Output exactly, and only, the lines from the line containing "outer_shell();" through the line containing "# small helpers for modelling", both included.

begin

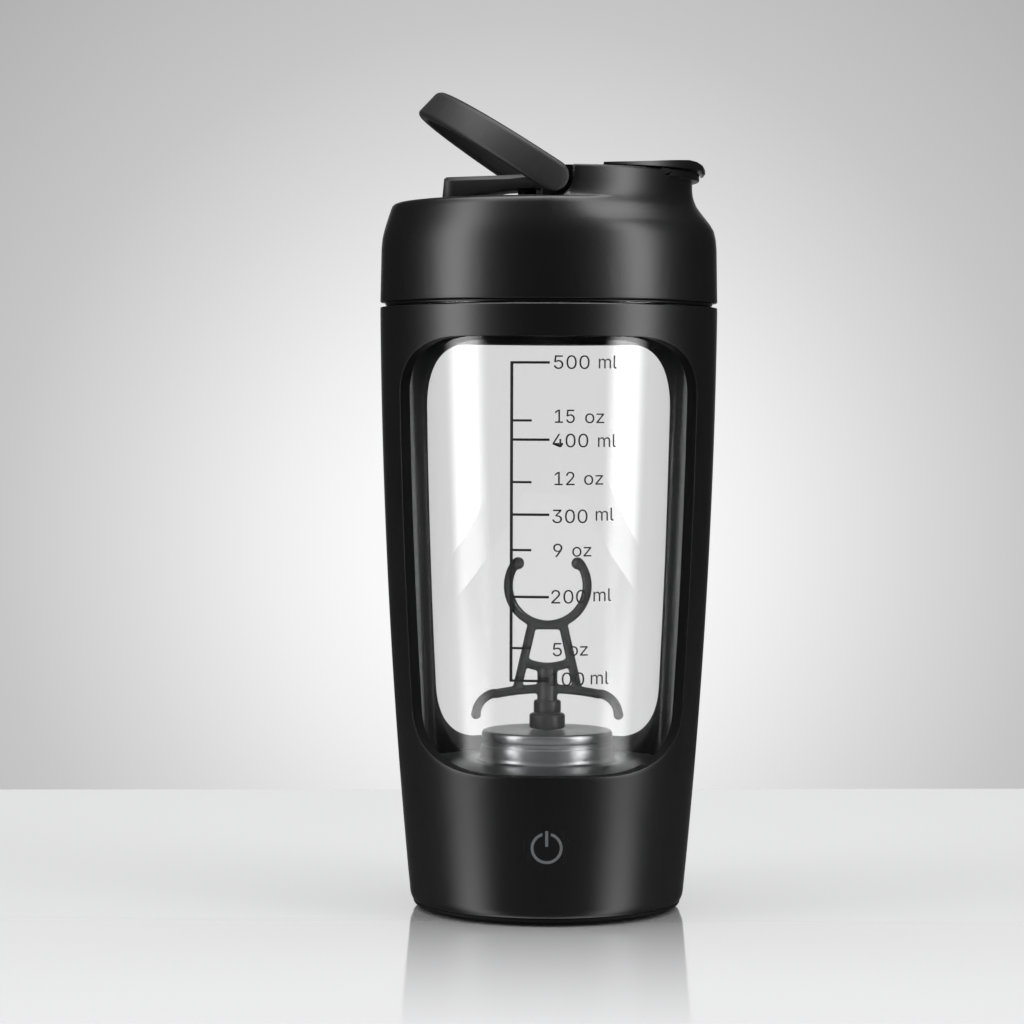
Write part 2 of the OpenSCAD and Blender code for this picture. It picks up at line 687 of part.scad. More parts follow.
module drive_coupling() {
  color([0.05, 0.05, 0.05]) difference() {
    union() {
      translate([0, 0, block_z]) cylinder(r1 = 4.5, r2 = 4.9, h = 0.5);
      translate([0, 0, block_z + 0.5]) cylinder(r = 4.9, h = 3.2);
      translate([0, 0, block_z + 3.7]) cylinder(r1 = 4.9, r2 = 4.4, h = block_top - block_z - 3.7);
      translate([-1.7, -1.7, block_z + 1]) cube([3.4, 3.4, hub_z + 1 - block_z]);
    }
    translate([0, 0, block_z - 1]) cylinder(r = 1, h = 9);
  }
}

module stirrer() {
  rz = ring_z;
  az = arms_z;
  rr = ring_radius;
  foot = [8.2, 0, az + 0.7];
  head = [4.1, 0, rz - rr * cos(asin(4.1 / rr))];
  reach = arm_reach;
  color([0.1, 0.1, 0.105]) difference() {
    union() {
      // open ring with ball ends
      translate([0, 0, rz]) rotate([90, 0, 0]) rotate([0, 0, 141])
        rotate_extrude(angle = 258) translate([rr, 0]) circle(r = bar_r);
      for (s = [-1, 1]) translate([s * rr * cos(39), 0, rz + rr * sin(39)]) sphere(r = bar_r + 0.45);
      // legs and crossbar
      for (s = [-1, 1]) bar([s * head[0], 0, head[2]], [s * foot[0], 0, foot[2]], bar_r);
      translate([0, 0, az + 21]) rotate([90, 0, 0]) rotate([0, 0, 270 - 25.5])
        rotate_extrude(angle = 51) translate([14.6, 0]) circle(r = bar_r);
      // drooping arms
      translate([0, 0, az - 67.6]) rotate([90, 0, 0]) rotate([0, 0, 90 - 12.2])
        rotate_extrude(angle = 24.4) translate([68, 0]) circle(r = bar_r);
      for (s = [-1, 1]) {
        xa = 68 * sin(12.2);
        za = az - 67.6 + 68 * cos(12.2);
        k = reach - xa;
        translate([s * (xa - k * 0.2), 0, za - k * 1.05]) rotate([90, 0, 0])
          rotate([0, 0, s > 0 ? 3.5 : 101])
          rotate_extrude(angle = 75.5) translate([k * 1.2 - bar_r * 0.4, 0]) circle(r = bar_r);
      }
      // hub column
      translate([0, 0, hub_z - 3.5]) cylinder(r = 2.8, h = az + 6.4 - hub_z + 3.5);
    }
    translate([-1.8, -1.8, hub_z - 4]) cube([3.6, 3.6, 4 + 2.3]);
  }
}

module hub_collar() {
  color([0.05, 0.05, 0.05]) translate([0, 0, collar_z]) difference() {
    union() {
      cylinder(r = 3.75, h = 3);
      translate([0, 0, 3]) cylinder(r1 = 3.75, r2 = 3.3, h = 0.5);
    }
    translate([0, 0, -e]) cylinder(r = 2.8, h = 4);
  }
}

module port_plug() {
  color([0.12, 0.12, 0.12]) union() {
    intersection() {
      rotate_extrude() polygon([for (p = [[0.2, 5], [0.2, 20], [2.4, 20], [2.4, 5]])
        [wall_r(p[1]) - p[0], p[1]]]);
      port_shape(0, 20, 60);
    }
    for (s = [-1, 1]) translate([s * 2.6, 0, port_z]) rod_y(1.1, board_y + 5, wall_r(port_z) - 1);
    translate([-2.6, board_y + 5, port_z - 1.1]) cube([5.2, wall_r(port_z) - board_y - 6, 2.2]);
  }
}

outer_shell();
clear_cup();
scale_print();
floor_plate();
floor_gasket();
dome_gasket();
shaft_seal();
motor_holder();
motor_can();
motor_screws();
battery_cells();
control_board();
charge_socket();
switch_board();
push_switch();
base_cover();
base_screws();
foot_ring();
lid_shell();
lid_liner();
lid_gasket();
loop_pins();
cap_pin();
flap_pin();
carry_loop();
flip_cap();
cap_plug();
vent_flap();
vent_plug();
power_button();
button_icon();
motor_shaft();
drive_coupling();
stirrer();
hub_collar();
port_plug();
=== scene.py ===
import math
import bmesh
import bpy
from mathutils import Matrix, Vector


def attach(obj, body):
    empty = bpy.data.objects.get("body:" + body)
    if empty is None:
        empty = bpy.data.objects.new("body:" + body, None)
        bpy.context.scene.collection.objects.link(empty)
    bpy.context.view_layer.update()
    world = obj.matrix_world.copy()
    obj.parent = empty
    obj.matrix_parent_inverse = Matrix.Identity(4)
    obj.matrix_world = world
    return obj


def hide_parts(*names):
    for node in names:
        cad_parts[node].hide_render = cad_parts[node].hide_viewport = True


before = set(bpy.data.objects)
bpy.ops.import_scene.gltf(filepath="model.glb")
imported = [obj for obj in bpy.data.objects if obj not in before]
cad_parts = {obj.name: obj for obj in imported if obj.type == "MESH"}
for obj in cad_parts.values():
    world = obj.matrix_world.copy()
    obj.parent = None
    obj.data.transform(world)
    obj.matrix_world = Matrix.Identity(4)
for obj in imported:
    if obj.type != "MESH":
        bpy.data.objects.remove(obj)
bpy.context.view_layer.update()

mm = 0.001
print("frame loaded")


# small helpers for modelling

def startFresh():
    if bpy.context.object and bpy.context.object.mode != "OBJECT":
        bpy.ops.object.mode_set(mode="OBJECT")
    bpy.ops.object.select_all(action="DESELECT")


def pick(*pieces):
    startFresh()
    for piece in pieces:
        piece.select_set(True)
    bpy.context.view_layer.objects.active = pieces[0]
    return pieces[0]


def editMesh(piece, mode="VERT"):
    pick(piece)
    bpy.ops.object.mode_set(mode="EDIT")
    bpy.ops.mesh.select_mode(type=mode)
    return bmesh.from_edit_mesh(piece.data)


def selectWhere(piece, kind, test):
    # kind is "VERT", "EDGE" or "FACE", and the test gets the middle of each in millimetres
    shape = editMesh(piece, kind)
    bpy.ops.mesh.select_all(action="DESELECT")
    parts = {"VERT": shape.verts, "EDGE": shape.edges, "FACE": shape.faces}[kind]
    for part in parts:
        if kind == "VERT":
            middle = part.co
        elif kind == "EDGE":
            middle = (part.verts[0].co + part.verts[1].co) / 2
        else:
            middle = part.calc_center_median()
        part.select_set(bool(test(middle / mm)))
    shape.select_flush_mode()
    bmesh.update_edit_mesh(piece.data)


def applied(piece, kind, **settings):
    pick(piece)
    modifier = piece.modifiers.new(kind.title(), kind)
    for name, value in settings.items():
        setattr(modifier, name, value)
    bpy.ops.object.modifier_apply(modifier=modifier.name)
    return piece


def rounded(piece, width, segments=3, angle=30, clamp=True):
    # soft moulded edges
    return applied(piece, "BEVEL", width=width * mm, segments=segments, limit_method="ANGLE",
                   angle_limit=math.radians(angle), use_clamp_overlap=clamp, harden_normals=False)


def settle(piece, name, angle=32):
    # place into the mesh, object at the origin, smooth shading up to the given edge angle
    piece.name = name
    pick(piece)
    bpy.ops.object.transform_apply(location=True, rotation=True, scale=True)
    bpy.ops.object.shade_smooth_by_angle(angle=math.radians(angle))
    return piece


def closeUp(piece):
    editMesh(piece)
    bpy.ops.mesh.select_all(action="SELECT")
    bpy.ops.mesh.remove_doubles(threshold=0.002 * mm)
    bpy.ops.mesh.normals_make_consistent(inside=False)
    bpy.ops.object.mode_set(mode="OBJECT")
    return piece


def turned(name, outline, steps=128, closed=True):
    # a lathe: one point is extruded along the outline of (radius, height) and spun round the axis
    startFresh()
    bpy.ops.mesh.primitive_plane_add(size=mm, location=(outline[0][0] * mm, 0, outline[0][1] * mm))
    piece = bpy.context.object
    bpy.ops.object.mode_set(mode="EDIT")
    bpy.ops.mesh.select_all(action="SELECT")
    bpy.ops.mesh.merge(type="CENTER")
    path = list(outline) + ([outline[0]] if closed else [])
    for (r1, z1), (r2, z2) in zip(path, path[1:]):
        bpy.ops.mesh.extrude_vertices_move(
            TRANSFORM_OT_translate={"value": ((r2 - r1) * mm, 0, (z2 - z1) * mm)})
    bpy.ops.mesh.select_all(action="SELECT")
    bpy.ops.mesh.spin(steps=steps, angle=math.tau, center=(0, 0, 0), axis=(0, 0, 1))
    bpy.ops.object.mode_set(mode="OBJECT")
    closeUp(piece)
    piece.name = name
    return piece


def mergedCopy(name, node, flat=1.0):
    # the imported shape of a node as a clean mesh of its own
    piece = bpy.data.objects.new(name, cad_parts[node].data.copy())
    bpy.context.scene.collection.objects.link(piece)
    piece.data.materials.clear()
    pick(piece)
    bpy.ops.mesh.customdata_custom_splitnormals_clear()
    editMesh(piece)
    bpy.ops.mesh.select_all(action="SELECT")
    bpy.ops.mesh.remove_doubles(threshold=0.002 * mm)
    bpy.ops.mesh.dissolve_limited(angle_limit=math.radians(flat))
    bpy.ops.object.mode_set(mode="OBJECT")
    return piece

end

● **Response to this exercise**:
outer_shell();
clear_cup();
scale_print();
floor_plate();
floor_gasket();
dome_gasket();
shaft_seal();
motor_holder();
motor_can();
motor_screws();
battery_cells();
control_board();
charge_socket();
switch_board();
push_switch();
base_cover();
base_screws();
foot_ring();
lid_shell();
lid_liner();
lid_gasket();
loop_pins();
cap_pin();
flap_pin();
carry_loop();
flip_cap();
cap_plug();
vent_flap();
vent_plug();
power_button();
button_icon();
motor_shaft();
drive_coupling();
stirrer();
hub_collar();
port_plug();
=== scene.py ===
import math
import bmesh
import bpy
from mathutils import Matrix, Vector


def attach(obj, body):
    empty = bpy.data.objects.get("body:" + body)
    if empty is None:
        empty = bpy.data.objects.new("body:" + body, None)
        bpy.context.scene.collection.objects.link(empty)
    bpy.context.view_layer.update()
    world = obj.matrix_world.copy()
    obj.parent = empty
    obj.matrix_parent_inverse = Matrix.Identity(4)
    obj.matrix_world = world
    return obj


def hide_parts(*names):
    for node in names:
        cad_parts[node].hide_render = cad_parts[node].hide_viewport = True


before = set(bpy.data.objects)
bpy.ops.import_scene.gltf(filepath="model.glb")
imported = [obj for obj in bpy.data.objects if obj not in before]
cad_parts = {obj.name: obj for obj in imported if obj.type == "MESH"}
for obj in cad_parts.values():
    world = obj.matrix_world.copy()
    obj.parent = None
    obj.data.transform(world)
    obj.matrix_world = Matrix.Identity(4)
for obj in imported:
    if obj.type != "MESH":
        bpy.data.objects.remove(obj)
bpy.context.view_layer.update()

mm = 0.001
print("frame loaded")


# small helpers for modelling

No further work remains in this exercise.